8. Mme N... fait grief à l'arrêt de dire que la demande de la société [...] de dommages-intérêts pour rupture fautive des pourparlers était recevable, alors « que les parties ne peuvent expliciter en appel que les seules prétentions qui étaient virtuellement comprises dans les demandes et défenses soumises aux premiers juges, et ne peuvent ajouter à celles-ci que les seules demandes qui en sont l'accessoire, la conséquence ou le complément ; que ne sont pas virtuellement comprises dans les demandes soumises aux premiers juges, les demandes formées pour la première fois en cause d'appel qui ont des objets différents et reposent sur des moyens distincts de celles formées en première instance ; qu'en l'espèce, la société [...] avait demandé aux premiers juges (cf. production n° 7), à titre principal, d'annuler la vente du local où elle exerçait son commerce, intervenue entre Mme N... et la société Financière de la Marne, et, à titre subsidiaire, de lui déclarer ladite vente inopposable, de lui donner acte de ce qu'elle entendait se prévaloir de son droit de préemption, d'enjoindre à Mme N... de donner mandat au notaire de rédiger un nouvel acte de vente au profit de la société [...] , de condamner solidairement la société Financière de la Marne et Mme N... à rembourser les loyers et charges versés le jour de la vente, et de condamner les défenderesses à verser à la société [...] la somme de 5 000 euros au titre de l'article 700 du code de procédure civile ; que pour la première fois en cause d'appel, et à titre très subsidiaire, la société [...] avait formé une demande tendant au paiement de dommages-intérêts contre Mme N..., fondée sur une faute que celle-ci aurait commise dans la rupture des pourparlers précontractuels menés avec la société [...] , qui souhaitait acquérir le local litigieux, en parallèle de la négociation ayant finalement abouti à la vente du local au profit de la société Financière de la Marne ; qu'en jugeant cette demande recevable, en se fondant de manière inopérante sur la circonstance que la société [...] avait « évoqué » en première instance le comportement de Mme N... dans le cadre des pourparlers précontractuels, quand cette demande, nouvelle en cause d'appel, avait un objet différent et reposait sur des moyens distincts des demandes formées en première instance, la cour d'appel a violé l'article 566 du code de procédure civile. »

Réponse de la Cour

Vu l'article 566 du code de procédure civile, dans sa rédaction antérieure à celle issue du décret du 6 mai 2017 :

9. Aux termes de ce texte, les parties peuvent expliciter les prétentions qui étaient virtuellement comprises dans les demandes et défenses soumises au premier juge et ajouter à celles-ci toutes les demandes qui en sont l'accessoire, la conséquence ou le complément.

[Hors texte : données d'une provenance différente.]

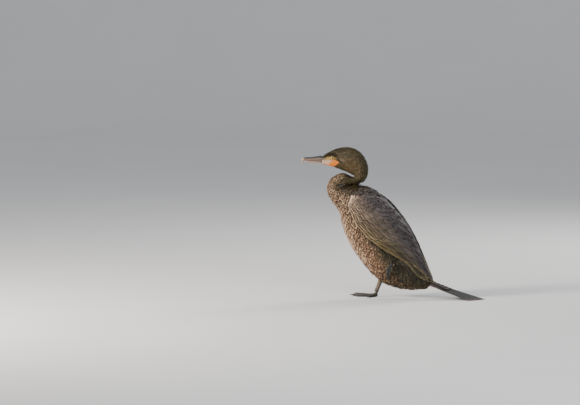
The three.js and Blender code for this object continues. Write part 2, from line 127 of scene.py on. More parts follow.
# The torso's cross-sections start at this station and lean by these angles.
TORSO_START = 16
BODY_TILT = np.radians([
    21.8, 31.4, 42.8, 43.9, 40.7, 37.3, 33.8, 30.6, 28.7, 27.5, 27.4, 27.7, 28.8, 36.2, 52.3,
])
# The wings' lower edge on the body: station and turn.
WING_LOW_EDGE = np.array([
    (18.7, 0.4), (19.4, 0.55), (21.4, 0.59), (23.2, 0.55), (24.1, 0.5), (25.2, 0.424), (26.4, 0.344),
    (27.6, 0.33), (28.8, 0.35), (29.95, 0.32),
])


def along_body(points):
    """For each place its station, the body's direction there, and its turn."""
    p = to_body(points)
    mid = np.stack([SPINE_FINE[:, 0], np.zeros(len(SPINE_FINE)), SPINE_FINE[:, 1]], 1)
    ahead = unit(np.gradient(mid, axis=0))
    near = np.concatenate([
        (np.linalg.norm(part[:, None] - mid[None], axis=2) / SPINE_FINE[:, 2]).argmin(1)
        for part in np.array_split(p, len(p) // BATCH + 1)
    ])
    up = np.cross(ahead[near], np.array([0, 1.0, 0]))
    out = p - mid[near]
    turn = np.arctan2(np.abs(out[:, 1]), (out * up).sum(1)) / math.pi
    return SPINE_STEP[near], ahead[near], turn


def station_of(points):
    return along_body(points)[0]


def new_object(name, mesh):
    obj = bpy.data.objects.new(name, mesh)
    bpy.context.scene.collection.objects.link(obj)
    return obj


def mesh_of(name, draft):
    mesh = bpy.data.meshes.new(name)
    draft.to_mesh(mesh)
    draft.free()
    return mesh


def mesh_from(name, verts, faces):
    mesh = bpy.data.meshes.new(name)
    mesh.from_pydata(verts.reshape(-1, 3).tolist(), [], faces.tolist())
    return mesh


def draft_of(node_names):
    """A draft that holds the solids of the nodes named."""
    draft = bmesh.new()
    for name in node_names:
        draft.from_mesh(NODES[name].data)
    return draft


def add_voxels(obj, size):
    remesh = obj.modifiers.new("voxels", "REMESH")
    remesh.mode = "VOXEL"
    remesh.voxel_size = size


def add_relax(obj, factor, rounds):
    relax = obj.modifiers.new("relax", "SMOOTH")
    relax.factor, relax.iterations = factor, rounds


def bake_modifiers(obj):
    graph = bpy.context.evaluated_depsgraph_get()
    made = bpy.data.meshes.new_from_object(obj.evaluated_get(graph))
    obj.modifiers.clear()
    obj.data = made


def mesh_arrays(mesh):
    co = np.empty(len(mesh.vertices) * 3)
    mesh.vertices.foreach_get("co", co)
    normal = np.empty(len(mesh.vertices) * 3)
    mesh.vertices.foreach_get("normal", normal)
    return co.reshape(-1, 3), normal.reshape(-1, 3)


def set_points(mesh, co):
    mesh.vertices.foreach_set("co", co.astype(np.float32).ravel())
    mesh.update()


def tree_of(mesh):
    return BVHTree.FromPolygons([v.co for v in mesh.vertices], [tuple(f.vertices) for f in mesh.polygons])


def shade_smooth(obj):
    obj.data.polygons.foreach_set("use_smooth", [True] * len(obj.data.polygons))


def set_colours(mesh, **layers):
    """Colour attributes: each value is one colour, or one for each vertex."""
    for name, value in layers.items():
        layer = mesh.attributes.new(name, "FLOAT_COLOR", "POINT")
        data = np.ones((len(mesh.vertices), 4), np.float32)
        data[:, :3] = value
        layer.data.foreach_set("color", data.ravel())


def set_uv(mesh, **layers):
    """UV maps: each value has one place for each vertex."""
    loops = np.empty(len(mesh.loops), np.int32)
    mesh.loops.foreach_get("vertex_index", loops)
    for name, uv in layers.items():
        layer = mesh.uv_layers.new(name=name)
        layer.data.foreach_set("uv", uv[loops].astype(np.float32).ravel())


def grid_quads(corner):
    """The four-sided faces between the rows and columns of a grid of vertex numbers."""
    sides = [corner[:-1, :-1], corner[:-1, 1:], corner[1:, 1:], corner[1:, :-1]]
    return np.stack(sides, -1).reshape(-1, 4)


# Materials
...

10. Pour déclarer recevable la demande nouvelle en appel de la société [...] en paiement de dommages-intérêts pour rupture fautive de pourparlers, l'arrêt retient que cette société avait évoqué en première instance le comportement de Mme N... lors des pourparlers pré-contractuels.


11. En statuant ainsi, alors que la demande nouvelle formée en appel et tendant à l'indemnisation d'un préjudice causé par une rupture fautive de pourparlers n'était pas virtuellement comprise dans les demandes en nullité ou en inopposabilité de la vente soumises aux premiers juges et n'en était pas l'accessoire, la conséquence ou le complément, la cour d'appel a violé le texte susvisé.

Portée et conséquences de la cassation

12. Après avis donné aux parties, conformément à l'article 1015 du code de procédure civile, il est fait application des articles L. 411-3, alinéa 1er, du code de l'organisation judiciaire et 627 du code de procédure civile.

13. La cassation prononcée n'implique pas, en effet, qu'il soit à nouveau prononcé sur le fond.

PAR CES MOTIFS, sans qu'il y ait lieu de statuer sur le second moyen du pourvoi incident, la Cour :

CASSE ET ANNULE, mais seulement en ce qu'elle déclare recevable la demande de la société [...] en indemnisation du préjudice qu'aurait causé la rupture fautive de pourparlers pré-contractuels et en ce qu'il condamne Mme N..., à ce titre, à payer à la société [...] la somme de 10 000 euros, l'arrêt rendu le 16 janvier 2019, entre les parties, par la cour d'appel de Paris.